### Given exercise:
Can you write out the whole listing exactly?
========================================
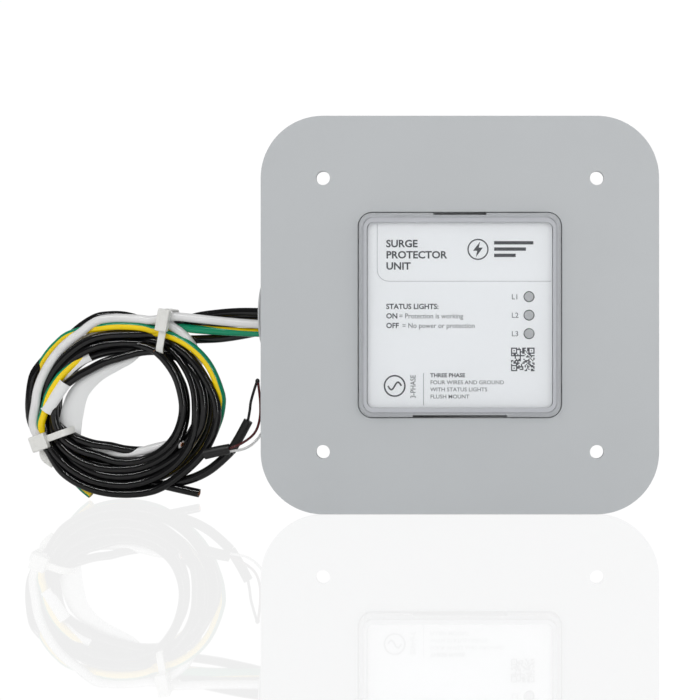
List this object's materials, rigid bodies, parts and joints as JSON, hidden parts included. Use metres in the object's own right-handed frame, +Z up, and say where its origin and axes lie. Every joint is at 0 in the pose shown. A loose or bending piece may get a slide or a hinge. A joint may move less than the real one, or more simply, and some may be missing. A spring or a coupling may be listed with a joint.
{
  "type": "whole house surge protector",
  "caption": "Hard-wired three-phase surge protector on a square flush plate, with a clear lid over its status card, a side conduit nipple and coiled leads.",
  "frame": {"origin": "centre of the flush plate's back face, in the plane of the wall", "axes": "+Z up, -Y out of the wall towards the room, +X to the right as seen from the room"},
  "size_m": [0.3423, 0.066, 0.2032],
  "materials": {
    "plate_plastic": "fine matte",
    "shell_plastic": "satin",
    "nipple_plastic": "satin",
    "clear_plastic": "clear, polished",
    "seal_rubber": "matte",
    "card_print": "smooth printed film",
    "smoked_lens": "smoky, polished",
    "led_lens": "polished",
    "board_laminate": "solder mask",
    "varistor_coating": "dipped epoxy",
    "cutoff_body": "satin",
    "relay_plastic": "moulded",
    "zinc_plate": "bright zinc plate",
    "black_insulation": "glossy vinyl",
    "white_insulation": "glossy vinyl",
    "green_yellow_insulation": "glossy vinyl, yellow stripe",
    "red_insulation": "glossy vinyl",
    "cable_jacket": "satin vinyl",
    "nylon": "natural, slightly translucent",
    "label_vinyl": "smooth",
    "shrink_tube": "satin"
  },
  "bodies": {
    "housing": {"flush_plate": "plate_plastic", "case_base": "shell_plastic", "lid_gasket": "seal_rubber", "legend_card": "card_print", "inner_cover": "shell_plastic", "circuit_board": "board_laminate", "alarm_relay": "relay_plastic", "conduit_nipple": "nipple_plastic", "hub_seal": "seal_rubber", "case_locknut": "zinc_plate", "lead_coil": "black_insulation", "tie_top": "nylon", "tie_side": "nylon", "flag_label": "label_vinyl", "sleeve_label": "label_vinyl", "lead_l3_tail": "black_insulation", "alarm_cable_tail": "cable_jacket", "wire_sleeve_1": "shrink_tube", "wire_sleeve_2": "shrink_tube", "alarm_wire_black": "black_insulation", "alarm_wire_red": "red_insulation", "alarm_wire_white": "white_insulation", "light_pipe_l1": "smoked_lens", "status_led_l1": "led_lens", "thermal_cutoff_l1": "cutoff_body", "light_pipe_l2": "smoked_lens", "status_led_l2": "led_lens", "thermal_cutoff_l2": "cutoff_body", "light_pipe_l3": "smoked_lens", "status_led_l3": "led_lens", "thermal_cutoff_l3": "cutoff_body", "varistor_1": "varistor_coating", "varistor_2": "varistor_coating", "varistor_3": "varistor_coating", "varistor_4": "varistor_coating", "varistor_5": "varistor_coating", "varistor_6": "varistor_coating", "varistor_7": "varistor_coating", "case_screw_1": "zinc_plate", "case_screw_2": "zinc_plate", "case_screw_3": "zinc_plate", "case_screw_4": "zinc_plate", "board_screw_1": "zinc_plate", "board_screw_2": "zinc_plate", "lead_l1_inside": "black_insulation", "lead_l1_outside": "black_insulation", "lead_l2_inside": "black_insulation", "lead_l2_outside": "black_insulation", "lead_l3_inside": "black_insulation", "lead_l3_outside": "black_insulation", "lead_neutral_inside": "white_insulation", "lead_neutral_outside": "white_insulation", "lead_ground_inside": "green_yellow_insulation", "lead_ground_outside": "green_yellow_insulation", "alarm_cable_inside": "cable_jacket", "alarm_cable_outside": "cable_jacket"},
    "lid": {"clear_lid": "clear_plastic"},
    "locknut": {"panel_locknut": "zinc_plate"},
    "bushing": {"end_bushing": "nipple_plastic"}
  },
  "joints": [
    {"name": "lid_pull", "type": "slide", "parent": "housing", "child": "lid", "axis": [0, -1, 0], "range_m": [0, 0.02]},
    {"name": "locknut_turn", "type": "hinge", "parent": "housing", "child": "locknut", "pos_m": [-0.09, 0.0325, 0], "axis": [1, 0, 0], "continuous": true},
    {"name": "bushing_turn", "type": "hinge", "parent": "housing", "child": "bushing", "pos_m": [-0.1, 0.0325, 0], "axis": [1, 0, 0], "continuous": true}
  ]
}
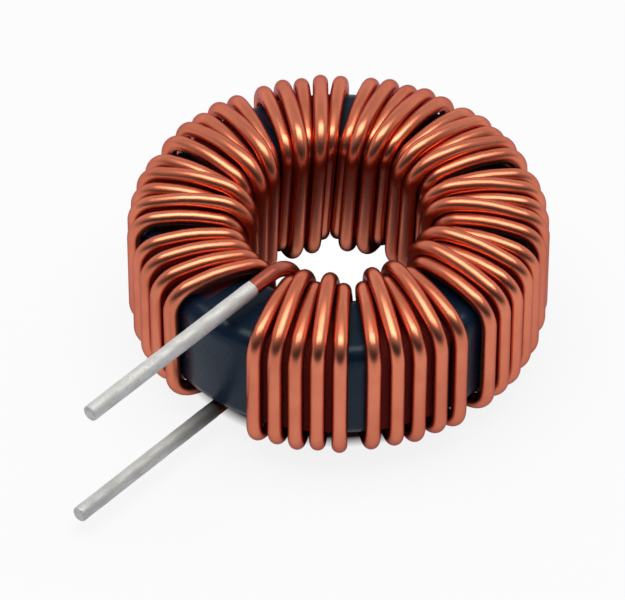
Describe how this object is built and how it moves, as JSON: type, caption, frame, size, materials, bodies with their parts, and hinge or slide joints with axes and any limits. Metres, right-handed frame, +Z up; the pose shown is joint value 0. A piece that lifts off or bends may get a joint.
========================================
### Problem solution:
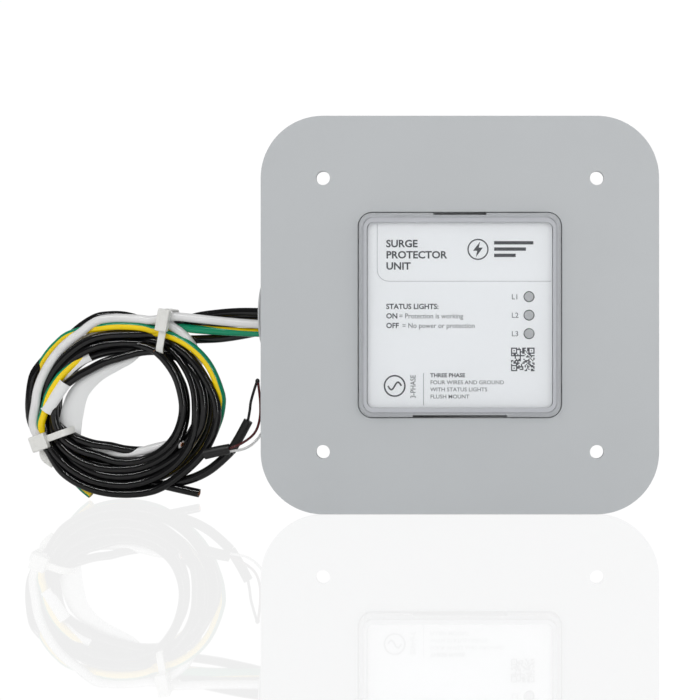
List this object's materials, rigid bodies, parts and joints as JSON, hidden parts included. Use metres in the object's own right-handed frame, +Z up, and say where its origin and axes lie. Every joint is at 0 in the pose shown. A loose or bending piece may get a slide or a hinge. A joint may move less than the real one, or more simply, and some may be missing. A spring or a coupling may be listed with a joint.
{
  "type": "whole house surge protector",
  "caption": "Hard-wired three-phase surge protector on a square flush plate, with a clear lid over its status card, a side conduit nipple and coiled leads.",
  "frame": {"origin": "centre of the flush plate's back face, in the plane of the wall", "axes": "+Z up, -Y out of the wall towards the room, +X to the right as seen from the room"},
  "size_m": [0.3423, 0.066, 0.2032],
  "materials": {
    "plate_plastic": "fine matte",
    "shell_plastic": "satin",
    "nipple_plastic": "satin",
    "clear_plastic": "clear, polished",
    "seal_rubber": "matte",
    "card_print": "smooth printed film",
    "smoked_lens": "smoky, polished",
    "led_lens": "polished",
    "board_laminate": "solder mask",
    "varistor_coating": "dipped epoxy",
    "cutoff_body": "satin",
    "relay_plastic": "moulded",
    "zinc_plate": "bright zinc plate",
    "black_insulation": "glossy vinyl",
    "white_insulation": "glossy vinyl",
    "green_yellow_insulation": "glossy vinyl, yellow stripe",
    "red_insulation": "glossy vinyl",
    "cable_jacket": "satin vinyl",
    "nylon": "natural, slightly translucent",
    "label_vinyl": "smooth",
    "shrink_tube": "satin"
  },
  "bodies": {
    "housing": {"flush_plate": "plate_plastic", "case_base": "shell_plastic", "lid_gasket": "seal_rubber", "legend_card": "card_print", "inner_cover": "shell_plastic", "circuit_board": "board_laminate", "alarm_relay": "relay_plastic", "conduit_nipple": "nipple_plastic", "hub_seal": "seal_rubber", "case_locknut": "zinc_plate", "lead_coil": "black_insulation", "tie_top": "nylon", "tie_side": "nylon", "flag_label": "label_vinyl", "sleeve_label": "label_vinyl", "lead_l3_tail": "black_insulation", "alarm_cable_tail": "cable_jacket", "wire_sleeve_1": "shrink_tube", "wire_sleeve_2": "shrink_tube", "alarm_wire_black": "black_insulation", "alarm_wire_red": "red_insulation", "alarm_wire_white": "white_insulation", "light_pipe_l1": "smoked_lens", "status_led_l1": "led_lens", "thermal_cutoff_l1": "cutoff_body", "light_pipe_l2": "smoked_lens", "status_led_l2": "led_lens", "thermal_cutoff_l2": "cutoff_body", "light_pipe_l3": "smoked_lens", "status_led_l3": "led_lens", "thermal_cutoff_l3": "cutoff_body", "varistor_1": "varistor_coating", "varistor_2": "varistor_coating", "varistor_3": "varistor_coating", "varistor_4": "varistor_coating", "varistor_5": "varistor_coating", "varistor_6": "varistor_coating", "varistor_7": "varistor_coating", "case_screw_1": "zinc_plate", "case_screw_2": "zinc_plate", "case_screw_3": "zinc_plate", "case_screw_4": "zinc_plate", "board_screw_1": "zinc_plate", "board_screw_2": "zinc_plate", "lead_l1_inside": "black_insulation", "lead_l1_outside": "black_insulation", "lead_l2_inside": "black_insulation", "lead_l2_outside": "black_insulation", "lead_l3_inside": "black_insulation", "lead_l3_outside": "black_insulation", "lead_neutral_inside": "white_insulation", "lead_neutral_outside": "white_insulation", "lead_ground_inside": "green_yellow_insulation", "lead_ground_outside": "green_yellow_insulation", "alarm_cable_inside": "cable_jacket", "alarm_cable_outside": "cable_jacket"},
    "lid": {"clear_lid": "clear_plastic"},
    "locknut": {"panel_locknut": "zinc_plate"},
    "bushing": {"end_bushing": "nipple_plastic"}
  },
  "joints": [
    {"name": "lid_pull", "type": "slide", "parent": "housing", "child": "lid", "axis": [0, -1, 0], "range_m": [0, 0.02]},
    {"name": "locknut_turn", "type": "hinge", "parent": "housing", "child": "locknut", "pos_m": [-0.09, 0.0325, 0], "axis": [1, 0, 0], "continuous": true},
    {"name": "bushing_turn", "type": "hinge", "parent": "housing", "child": "bushing", "pos_m": [-0.1, 0.0325, 0], "axis": [1, 0, 0], "continuous": true}
  ]
}
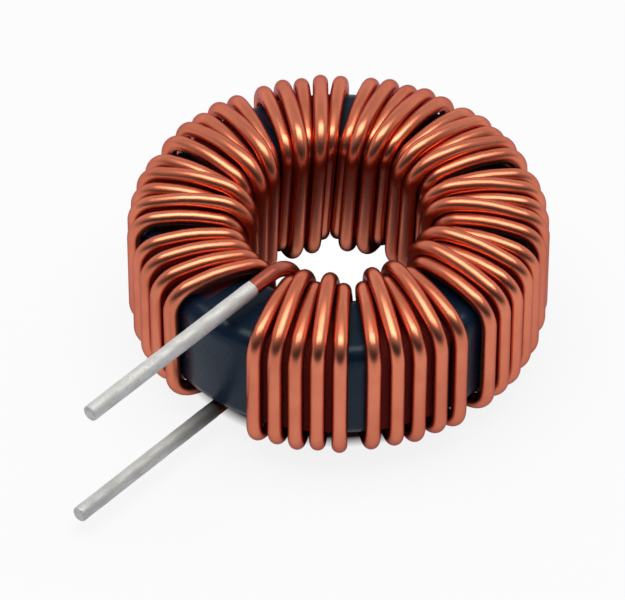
Describe how this object is built and how it moves, as JSON: type, caption, frame, size, materials, bodies with their parts, and hinge or slide joints with axes and any limits. Metres, right-handed frame, +Z up; the pose shown is joint value 0. A piece that lifts off or bends may get a joint.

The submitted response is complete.